* _Object modeling scripts_
* * *
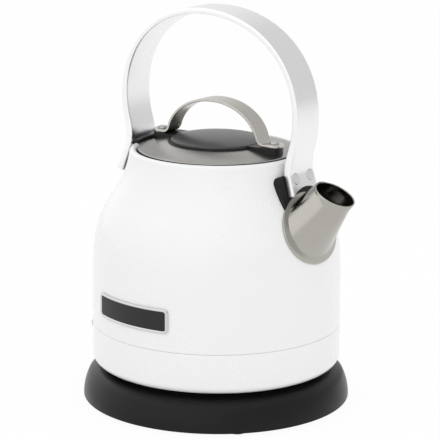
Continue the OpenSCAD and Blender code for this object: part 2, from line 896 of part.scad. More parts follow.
module spout_seal()
    color([0.15, 0.15, 0.15])
    difference() {
        intersection() {
            bell_solid(seal_t);
            foot_oval(0.8);
        }
        bell_solid(0);
        spout_bore();
    }

// oval of the spout's foot, carried along the spout, moved in by inset
module foot_oval(inset)
    along_spout()
        translate([0, 0, -60])
            linear_extrude(height = 80)
                polygon([for (k = [1:spout_sides]) foot_edge(360 * k / spout_sides, inset)]);

module spout_bore()
    along_spout()
        translate([0, 0, -60])
            cylinder(r = spout_r - spout_wall, h = 60);

// a sheet closed on itself both ways, through rings of points of the same length
module spout()
    color([0.74, 0.73, 0.70]) {
        lines = [for (j = [0:spout_sides - 1]) spout_line(360 * j / spout_sides)];
        n = len(lines);
        m = len(lines[0]);
        polyhedron([for (line = lines, p = line) p],
            [for (i = [0:n - 1], j = [0:m - 1])
                let (i2 = (i + 1) % n, j2 = (j + 1) % m)
                each [[i * m + j, i2 * m + j, i2 * m + j2], [i * m + j, i2 * m + j2, i * m + j2]]],
            convexity = 8);
    }

// ---- filter behind the spout ----

// local frame of the filter: X out towards the spout, Z up along its rails
module at_filter()
    translate([filter_x, 0, shoulder_z - filter_down])
        rotate([0, -filter_lean, 0])
            children();

module filter_plate(w, h, t)
    rotate([90, 0, 90])
        linear_extrude(height = t, center = true)
            plate_2d(w, h, 5);

module filter_clip()
    color([0.2, 0.2, 0.2])
    intersection() {
        bell_cavity();
        at_filter()
            difference() {
                translate([-filter_t / 2 - 1.2, -filter_w / 2 - 3, -filter_h / 2 - 2.4])
                    cube([14, filter_w + 6, filter_h]);
                translate([-10, -filter_w / 2 + 2.6, -filter_h / 2 + 2])
                    cube([30, filter_w - 5.2, filter_h]);
                translate([-filter_t / 2 - running, -filter_w / 2 - running, -filter_h / 2 - 0.1])
                    cube([filter_t + 2 * running, filter_w + 2 * running, filter_h]);
            }
    }

module filter_frame()
    color([0.85, 0.85, 0.83])
    at_filter() {
        difference() {
            filter_plate(filter_w, filter_h, filter_t);
            filter_plate(filter_w - 4.4, filter_h - 4.4, filter_t + 2);
        }
        // pull tab
        translate([0, 0, filter_h / 2 + 1])
            rotate([90, 0, 90])
                linear_extrude(height = filter_t - 0.6, center = true)
                    plate_2d(9, 3, 1);
    }

module filter_mesh() {
    wide = floor((filter_w - 8) / mesh_pitch / 2);
    high = floor((filter_h - 8) / mesh_pitch / 2);
    color([0.80, 0.80, 0.80])
    at_filter()
        difference() {
            filter_plate(filter_w - 4.4, filter_h - 4.4, 0.5);
            for (i = [-wide:wide], j = [-high:high])
                translate([0, i * mesh_pitch, j * mesh_pitch])
                    cube([2, mesh_hole, mesh_hole], center = true);
        }
}

// ---- hoop handle ----

hoop_c = [0.5, shoulder_z + hoop_up];

// outer radius of the hoop in direction a
function hoop_outer(a) = hoop_r - hoop_flat * sin(a) - hoop_lean * sin(2 * a) + hoop_square * sin(3 * a);

// thickness of the band in direction a, thicker towards the feet
function band_at(a) = band_t + (band_foot_t - band_t) * pow((1 - sin(a)) / 1.45, 1.6);

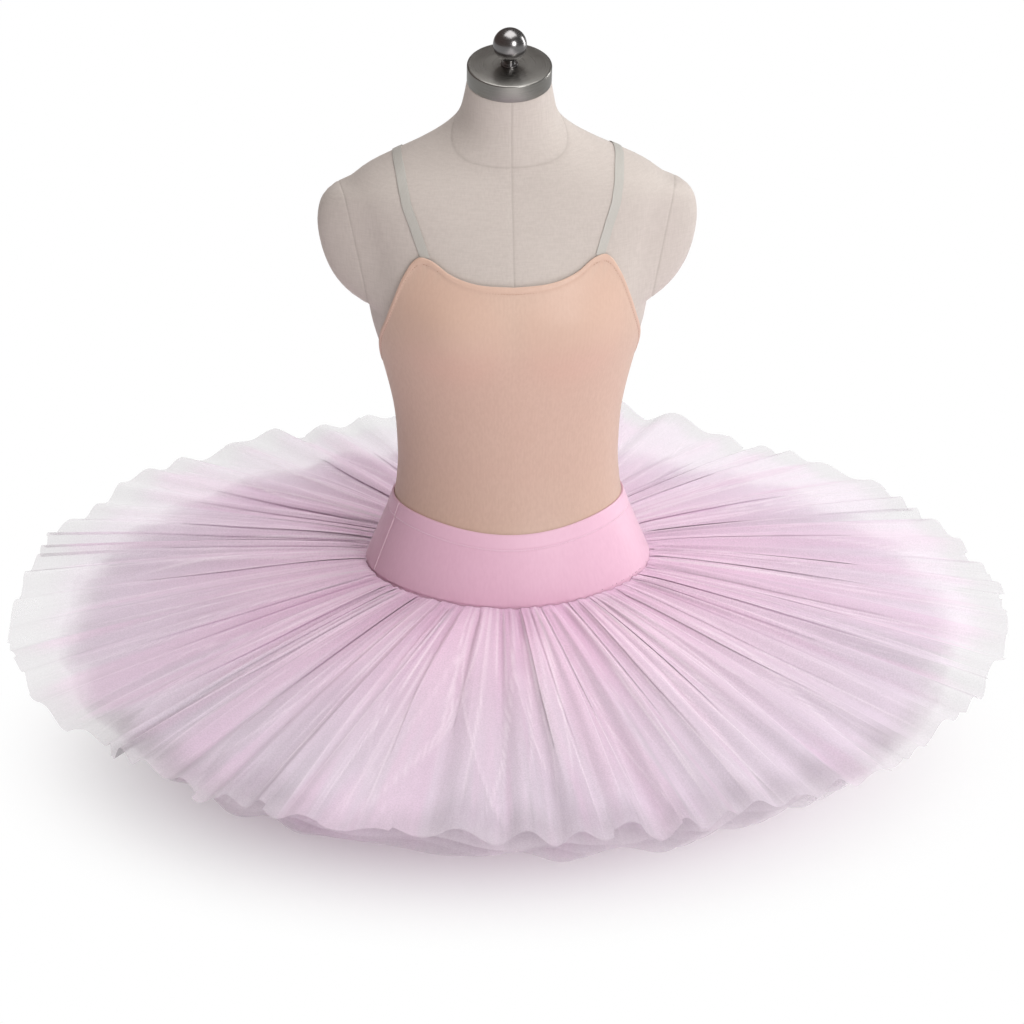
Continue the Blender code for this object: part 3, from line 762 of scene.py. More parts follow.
* * *
* _EXERCISE BRIEF_
What you return should be the lines from the start of the data through the line with "cylinder(r = spout_r", quoted exactly and nothing more.

* _ANSWER_
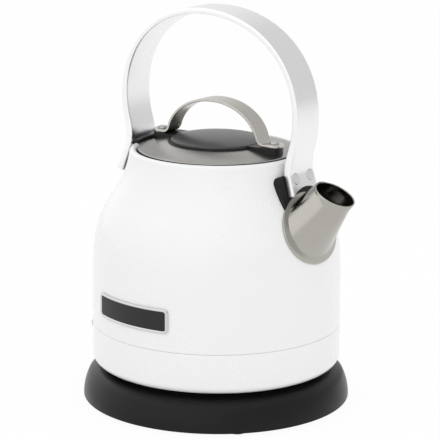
Continue the OpenSCAD and Blender code for this object: part 2, from line 896 of part.scad. More parts follow.
module spout_seal()
    color([0.15, 0.15, 0.15])
    difference() {
        intersection() {
            bell_solid(seal_t);
            foot_oval(0.8);
        }
        bell_solid(0);
        spout_bore();
    }

// oval of the spout's foot, carried along the spout, moved in by inset
module foot_oval(inset)
    along_spout()
        translate([0, 0, -60])
            linear_extrude(height = 80)
                polygon([for (k = [1:spout_sides]) foot_edge(360 * k / spout_sides, inset)]);

module spout_bore()
    along_spout()
        translate([0, 0, -60])
            cylinder(r = spout_r - spout_wall, h = 60);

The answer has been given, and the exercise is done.